いつ、誰に経営を任せるのか。既に後継者がいる同族企業などはともかく、経営の第一線から退こうとしても、周りに経営を引き受けてくれる人が見当たらない。生涯を懸けた会社を残したいが、自分自身の年齢や健康状態などを考え、やむなく廃業に追い込まれるケースが多いという。そうした廃業を未然に防ぐ手はないだろうか。
人材教育や企業内研修などのウーブル・ロールモデル研究所(中区大手町)は県の事業承継ネットワーク事務局(当時。4月1日付で組織統合)の委託を受け、経済産業省のプッシュ型事業承継事業としてユニークな二つの事業承継モデル講座を計画する。
その一つ。経営者のための「セカンドステージモデル」講座は、第2の人生を謳歌(おうか)している事業主の事業承継プロセスを紹介する動画をウェブで公開。事業承継支援ネットワーク拠点で、自由にその動画を視聴できるようにする。経営者に豊かなセカンドライフを促し、健全に事業を引き継いでもらうために、まずは経営者が適切なタイミングを計り、現役を退くことが大前提という。
もう一つ。後継者予備軍向け「後継者マインド育成」講座は、起業や経営に関わりたいという意思のある人を対象に、承継可能な事業主の商品やサービスの紹介ほか、経営者としての心構え、スキルを習得する狙いがある。

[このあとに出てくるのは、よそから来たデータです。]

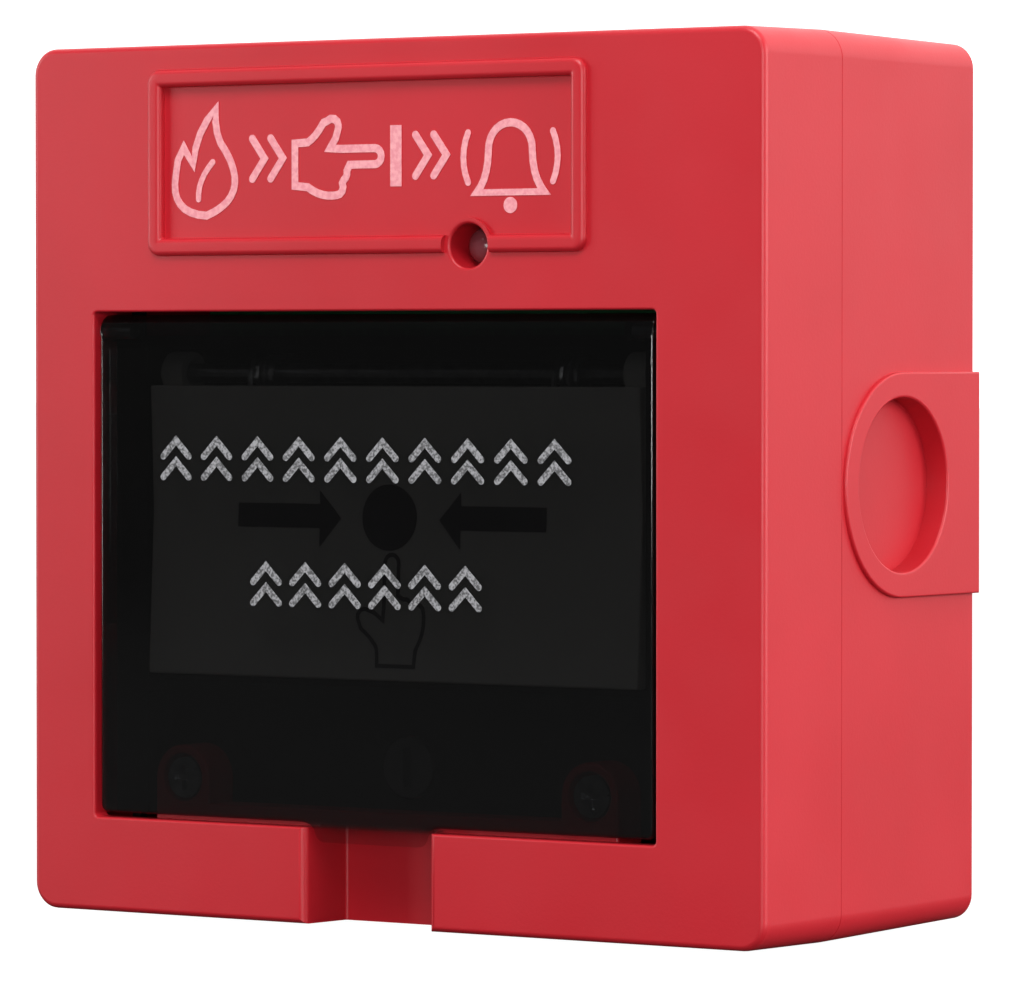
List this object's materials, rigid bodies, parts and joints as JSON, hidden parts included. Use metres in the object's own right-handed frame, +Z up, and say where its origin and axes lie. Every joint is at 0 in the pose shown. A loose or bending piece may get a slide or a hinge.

同研究所社長の十倉純子さんは、
「経営を誰かに譲りたいと考えている人、一方で経営に意欲のある人や起業を考えている人の双方が、その第一歩を踏み出すためのきっかけをつくり、経営の譲渡受の間をつなぐ仕組みが必要。そのときに手遅れにならぬよう、できるだけ早く事業承継の準備に取り掛かることが大事」
十倉さんは20歳代で人材派遣会社の広島営業所長を務め、通算200人以上の採用や人事、営業、教育を担当。その経験を生かして独立し、1993年に人材派遣事業や社員教育の(有)フュージョンを設立した。97年に株式会社化後は 十数億円を売り上げていたが、思うところあってM&Aにより会社を売却。後に人材教育事業だけを買い戻し、2007年に同研究所を立ち上げた。人材教育に長年携わる中で、企業の事業承継の実態に触れる機会も多く、さまざまな事例を見てきた。
「一代で事業を築いた創業者の中には自らの成功体験に固執し、なかなか新しい分野、経営革新に踏み出せないケースもあります。いま一度、自社の事業内容を仕分けし、将来を期待できる分野か、あるいは新たな方法で再生できる事業なのかを見極めながら、後継者へ引き渡す経営環境を整えておく。そして自分自身は第二のステージへ進む決断も必要ではないでしょうか。経営者の一番大きな仕事と言えると思います」
広島県内の企業の後継者不在率は70%を越える。その大きな仕事を成すタイミングこそ重要。経営者のセカンドステージに着眼し、例えば「会長の会(仮称)」を立ち上げ、共通の経験やノウハウなどを生かして社会との有効なつながりを生み出していく事業プランなどを提案する。人生100年時代へ向け、将来性の高い事業を継続、発展させていく新しい発想の知恵が求められているのだろう。